- **Directive**:
In the records below, begin at the line containing "for name, (root, stretches)" and end at the line containing "imported = [obj"; quote every line in that span exactly, including both boundary lines, and no others.

- **Records supplied**:
┄┄┄┄┄┄┄┄┄┄┄┄┄┄┄┄┄┄┄┄

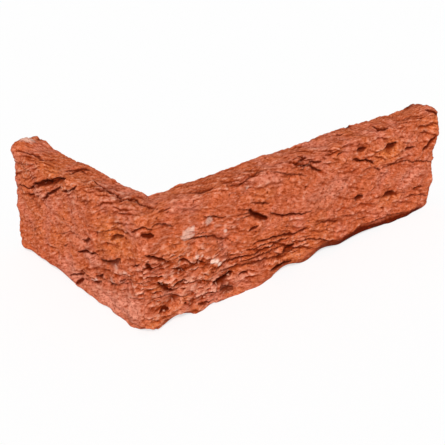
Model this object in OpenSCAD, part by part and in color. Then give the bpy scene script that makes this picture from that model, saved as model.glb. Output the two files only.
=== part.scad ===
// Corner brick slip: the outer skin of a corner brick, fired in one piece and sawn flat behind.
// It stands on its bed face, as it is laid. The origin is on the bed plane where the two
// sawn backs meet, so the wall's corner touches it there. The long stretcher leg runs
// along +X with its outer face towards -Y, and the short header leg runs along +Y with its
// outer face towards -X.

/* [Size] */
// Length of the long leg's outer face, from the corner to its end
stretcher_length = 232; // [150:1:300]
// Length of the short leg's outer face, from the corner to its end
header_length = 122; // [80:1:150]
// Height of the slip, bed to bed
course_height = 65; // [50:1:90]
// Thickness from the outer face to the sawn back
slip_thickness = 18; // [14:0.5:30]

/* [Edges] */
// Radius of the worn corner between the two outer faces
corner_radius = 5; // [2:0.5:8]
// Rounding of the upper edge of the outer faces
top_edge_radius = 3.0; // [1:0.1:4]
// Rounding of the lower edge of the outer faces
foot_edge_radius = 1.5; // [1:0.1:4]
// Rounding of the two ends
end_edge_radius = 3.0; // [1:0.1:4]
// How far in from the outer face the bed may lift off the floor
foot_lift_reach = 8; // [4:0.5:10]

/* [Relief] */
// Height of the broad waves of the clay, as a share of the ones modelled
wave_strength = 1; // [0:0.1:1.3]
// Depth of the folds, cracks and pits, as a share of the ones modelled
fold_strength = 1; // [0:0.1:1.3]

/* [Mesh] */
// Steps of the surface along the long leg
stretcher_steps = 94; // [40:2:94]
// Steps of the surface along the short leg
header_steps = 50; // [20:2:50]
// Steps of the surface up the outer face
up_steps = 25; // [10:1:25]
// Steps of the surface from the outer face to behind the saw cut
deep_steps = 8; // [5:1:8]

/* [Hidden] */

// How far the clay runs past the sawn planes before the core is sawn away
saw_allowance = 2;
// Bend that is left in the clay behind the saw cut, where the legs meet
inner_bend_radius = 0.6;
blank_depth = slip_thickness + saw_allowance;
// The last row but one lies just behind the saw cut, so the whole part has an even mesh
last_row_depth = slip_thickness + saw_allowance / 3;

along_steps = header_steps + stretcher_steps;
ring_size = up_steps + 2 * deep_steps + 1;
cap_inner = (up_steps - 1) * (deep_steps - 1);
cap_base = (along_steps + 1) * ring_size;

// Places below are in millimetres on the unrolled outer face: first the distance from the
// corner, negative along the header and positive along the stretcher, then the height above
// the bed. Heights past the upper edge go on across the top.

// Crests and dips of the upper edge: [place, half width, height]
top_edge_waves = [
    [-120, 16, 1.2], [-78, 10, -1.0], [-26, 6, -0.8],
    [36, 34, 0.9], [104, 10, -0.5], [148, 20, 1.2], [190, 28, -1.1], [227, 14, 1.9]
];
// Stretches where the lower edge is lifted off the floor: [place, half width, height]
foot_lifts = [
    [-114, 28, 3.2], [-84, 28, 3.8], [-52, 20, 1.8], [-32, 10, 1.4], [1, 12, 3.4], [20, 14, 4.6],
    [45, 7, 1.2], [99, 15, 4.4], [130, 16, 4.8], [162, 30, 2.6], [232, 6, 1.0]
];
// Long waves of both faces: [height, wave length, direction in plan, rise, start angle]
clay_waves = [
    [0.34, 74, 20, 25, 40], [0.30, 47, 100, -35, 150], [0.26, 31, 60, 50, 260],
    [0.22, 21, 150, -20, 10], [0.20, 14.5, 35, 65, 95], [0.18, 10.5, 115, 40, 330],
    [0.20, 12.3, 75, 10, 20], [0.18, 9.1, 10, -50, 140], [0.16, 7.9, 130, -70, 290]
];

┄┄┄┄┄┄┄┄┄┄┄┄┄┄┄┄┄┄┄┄

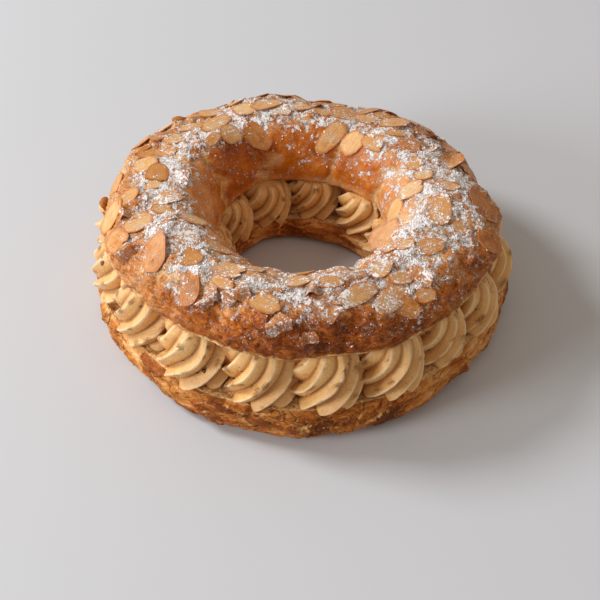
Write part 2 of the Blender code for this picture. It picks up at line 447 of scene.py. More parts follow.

┄┄┄┄┄┄┄┄┄┄┄┄┄┄┄┄┄┄┄┄

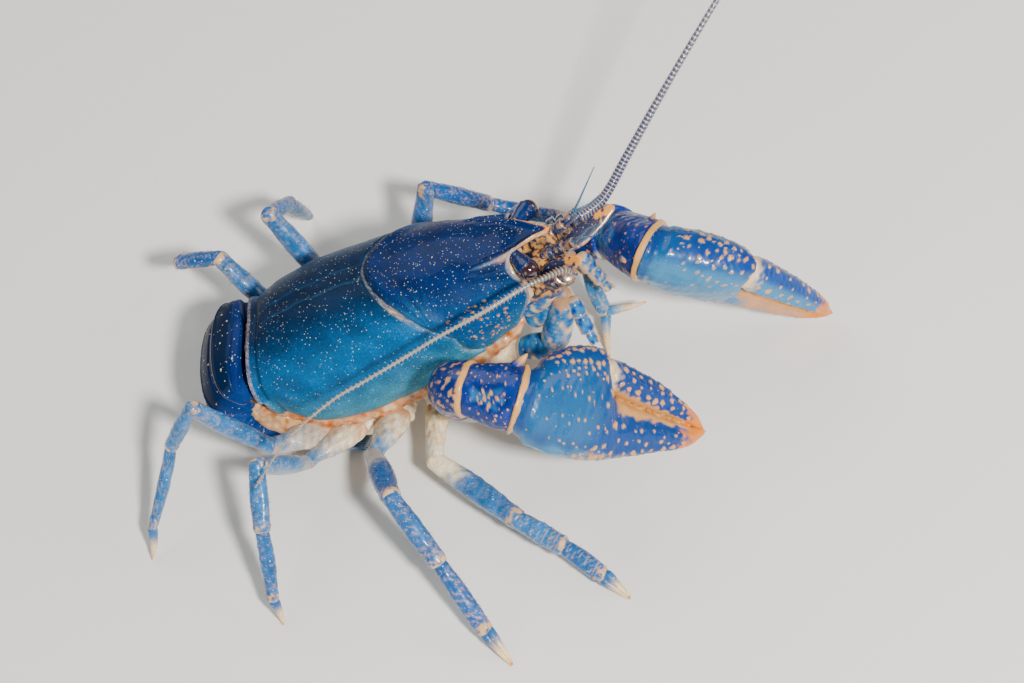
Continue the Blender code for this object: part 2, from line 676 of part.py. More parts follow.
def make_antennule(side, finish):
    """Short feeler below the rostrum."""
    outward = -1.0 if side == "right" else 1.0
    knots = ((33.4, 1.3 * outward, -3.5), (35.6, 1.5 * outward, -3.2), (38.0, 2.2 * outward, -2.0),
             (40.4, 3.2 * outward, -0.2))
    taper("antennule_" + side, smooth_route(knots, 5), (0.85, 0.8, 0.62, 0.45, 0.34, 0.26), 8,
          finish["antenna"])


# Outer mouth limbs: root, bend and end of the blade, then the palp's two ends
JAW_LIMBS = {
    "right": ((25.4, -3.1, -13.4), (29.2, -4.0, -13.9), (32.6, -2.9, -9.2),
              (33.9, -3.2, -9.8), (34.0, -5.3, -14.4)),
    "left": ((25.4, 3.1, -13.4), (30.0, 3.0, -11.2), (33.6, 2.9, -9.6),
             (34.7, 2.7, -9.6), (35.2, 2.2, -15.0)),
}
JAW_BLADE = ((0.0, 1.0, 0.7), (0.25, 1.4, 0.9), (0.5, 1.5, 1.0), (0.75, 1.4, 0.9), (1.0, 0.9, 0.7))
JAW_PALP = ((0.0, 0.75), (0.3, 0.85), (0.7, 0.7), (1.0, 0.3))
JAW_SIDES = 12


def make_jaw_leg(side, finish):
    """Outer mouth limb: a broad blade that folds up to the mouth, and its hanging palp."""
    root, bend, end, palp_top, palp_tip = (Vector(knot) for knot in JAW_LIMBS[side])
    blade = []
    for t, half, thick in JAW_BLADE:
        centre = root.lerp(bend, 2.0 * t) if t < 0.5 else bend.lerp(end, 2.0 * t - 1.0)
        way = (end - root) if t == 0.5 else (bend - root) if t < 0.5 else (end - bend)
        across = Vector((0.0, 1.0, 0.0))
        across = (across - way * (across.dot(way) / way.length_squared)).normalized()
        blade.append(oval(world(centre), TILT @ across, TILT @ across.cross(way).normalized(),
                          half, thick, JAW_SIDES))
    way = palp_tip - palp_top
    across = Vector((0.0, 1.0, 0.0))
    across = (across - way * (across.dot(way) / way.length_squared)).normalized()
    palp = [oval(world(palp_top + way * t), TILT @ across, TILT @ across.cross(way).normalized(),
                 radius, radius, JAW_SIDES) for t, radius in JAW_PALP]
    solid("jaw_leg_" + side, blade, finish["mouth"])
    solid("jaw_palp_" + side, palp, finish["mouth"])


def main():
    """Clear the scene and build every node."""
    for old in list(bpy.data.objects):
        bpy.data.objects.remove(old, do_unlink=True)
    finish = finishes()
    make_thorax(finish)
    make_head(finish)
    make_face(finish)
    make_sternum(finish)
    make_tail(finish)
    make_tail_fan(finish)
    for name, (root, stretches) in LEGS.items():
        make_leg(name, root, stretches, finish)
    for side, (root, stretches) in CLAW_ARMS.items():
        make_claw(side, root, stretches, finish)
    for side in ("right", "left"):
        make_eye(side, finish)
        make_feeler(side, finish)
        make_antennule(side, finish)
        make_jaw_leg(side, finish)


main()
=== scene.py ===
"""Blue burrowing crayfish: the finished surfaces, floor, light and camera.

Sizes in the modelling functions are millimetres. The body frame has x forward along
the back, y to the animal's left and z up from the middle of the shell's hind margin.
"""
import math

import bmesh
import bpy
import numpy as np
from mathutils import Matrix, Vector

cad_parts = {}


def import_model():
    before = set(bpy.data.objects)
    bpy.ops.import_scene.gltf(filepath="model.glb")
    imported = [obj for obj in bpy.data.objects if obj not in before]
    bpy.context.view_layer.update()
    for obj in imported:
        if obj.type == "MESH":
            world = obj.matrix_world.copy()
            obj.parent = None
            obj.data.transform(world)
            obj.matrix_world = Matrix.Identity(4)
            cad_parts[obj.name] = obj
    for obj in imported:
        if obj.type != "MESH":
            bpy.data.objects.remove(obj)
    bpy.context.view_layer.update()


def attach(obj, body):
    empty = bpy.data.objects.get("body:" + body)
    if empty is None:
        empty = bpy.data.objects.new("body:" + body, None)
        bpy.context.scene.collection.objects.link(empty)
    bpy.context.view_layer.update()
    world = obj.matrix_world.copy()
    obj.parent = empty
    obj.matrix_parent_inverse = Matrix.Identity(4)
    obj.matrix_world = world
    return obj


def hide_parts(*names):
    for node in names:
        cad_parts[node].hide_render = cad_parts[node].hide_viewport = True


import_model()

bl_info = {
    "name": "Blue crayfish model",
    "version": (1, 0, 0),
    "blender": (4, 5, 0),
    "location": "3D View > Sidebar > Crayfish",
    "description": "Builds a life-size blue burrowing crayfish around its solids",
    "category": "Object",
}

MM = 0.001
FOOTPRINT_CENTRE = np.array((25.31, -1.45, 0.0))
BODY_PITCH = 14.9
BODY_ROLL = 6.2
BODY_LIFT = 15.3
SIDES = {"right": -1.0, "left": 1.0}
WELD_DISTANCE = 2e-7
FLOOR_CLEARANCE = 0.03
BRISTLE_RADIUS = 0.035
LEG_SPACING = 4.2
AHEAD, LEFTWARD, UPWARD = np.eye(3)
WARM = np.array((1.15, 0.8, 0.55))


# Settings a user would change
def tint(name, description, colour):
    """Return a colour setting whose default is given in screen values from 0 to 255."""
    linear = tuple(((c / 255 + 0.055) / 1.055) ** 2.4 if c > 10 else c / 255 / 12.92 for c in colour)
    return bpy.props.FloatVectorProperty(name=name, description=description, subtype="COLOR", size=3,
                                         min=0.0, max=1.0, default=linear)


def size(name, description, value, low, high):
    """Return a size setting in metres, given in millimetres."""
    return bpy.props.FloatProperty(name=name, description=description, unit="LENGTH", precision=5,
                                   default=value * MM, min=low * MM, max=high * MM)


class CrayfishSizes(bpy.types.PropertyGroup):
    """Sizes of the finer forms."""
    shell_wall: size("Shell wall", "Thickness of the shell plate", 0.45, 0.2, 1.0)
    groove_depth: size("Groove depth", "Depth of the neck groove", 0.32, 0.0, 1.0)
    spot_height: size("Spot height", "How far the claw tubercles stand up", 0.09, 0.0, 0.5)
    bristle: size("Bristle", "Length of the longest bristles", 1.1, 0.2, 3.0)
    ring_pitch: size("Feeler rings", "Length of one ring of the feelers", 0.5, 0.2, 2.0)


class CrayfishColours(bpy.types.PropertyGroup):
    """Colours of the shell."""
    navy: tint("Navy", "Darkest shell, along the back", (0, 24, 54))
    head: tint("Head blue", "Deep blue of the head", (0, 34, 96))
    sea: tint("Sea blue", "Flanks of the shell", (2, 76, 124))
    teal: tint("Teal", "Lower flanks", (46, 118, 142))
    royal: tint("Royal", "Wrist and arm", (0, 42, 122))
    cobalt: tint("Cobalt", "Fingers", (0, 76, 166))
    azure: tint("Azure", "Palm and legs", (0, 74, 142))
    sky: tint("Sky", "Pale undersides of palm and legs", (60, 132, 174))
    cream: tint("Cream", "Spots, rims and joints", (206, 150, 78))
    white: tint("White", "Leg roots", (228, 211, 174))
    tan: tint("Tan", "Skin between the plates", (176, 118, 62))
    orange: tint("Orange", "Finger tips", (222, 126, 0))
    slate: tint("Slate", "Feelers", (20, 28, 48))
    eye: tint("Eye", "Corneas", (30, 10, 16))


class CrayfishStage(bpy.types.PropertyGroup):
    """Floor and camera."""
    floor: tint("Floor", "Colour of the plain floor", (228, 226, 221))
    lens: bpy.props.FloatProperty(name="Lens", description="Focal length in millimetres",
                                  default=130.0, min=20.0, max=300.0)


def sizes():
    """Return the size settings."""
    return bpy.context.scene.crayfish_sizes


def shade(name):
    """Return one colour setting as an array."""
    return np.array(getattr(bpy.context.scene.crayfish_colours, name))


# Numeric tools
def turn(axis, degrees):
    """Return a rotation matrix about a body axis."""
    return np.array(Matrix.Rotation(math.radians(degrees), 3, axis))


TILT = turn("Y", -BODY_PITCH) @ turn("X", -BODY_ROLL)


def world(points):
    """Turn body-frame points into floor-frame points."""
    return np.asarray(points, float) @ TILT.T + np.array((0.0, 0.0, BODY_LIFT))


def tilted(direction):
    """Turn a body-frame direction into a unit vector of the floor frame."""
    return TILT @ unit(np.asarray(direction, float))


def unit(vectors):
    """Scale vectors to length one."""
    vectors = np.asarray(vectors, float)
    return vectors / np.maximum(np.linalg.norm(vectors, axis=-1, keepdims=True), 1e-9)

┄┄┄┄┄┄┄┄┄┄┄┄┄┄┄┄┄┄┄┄

- **Task result**:
    for name, (root, stretches) in LEGS.items():
        make_leg(name, root, stretches, finish)
    for side, (root, stretches) in CLAW_ARMS.items():
        make_claw(side, root, stretches, finish)
    for side in ("right", "left"):
        make_eye(side, finish)
        make_feeler(side, finish)
        make_antennule(side, finish)
        make_jaw_leg(side, finish)


main()
=== scene.py ===
"""Blue burrowing crayfish: the finished surfaces, floor, light and camera.

Sizes in the modelling functions are millimetres. The body frame has x forward along
the back, y to the animal's left and z up from the middle of the shell's hind margin.
"""
import math

import bmesh
import bpy
import numpy as np
from mathutils import Matrix, Vector

cad_parts = {}


def import_model():
    before = set(bpy.data.objects)
    bpy.ops.import_scene.gltf(filepath="model.glb")
    imported = [obj for obj in bpy.data.objects if obj not in before]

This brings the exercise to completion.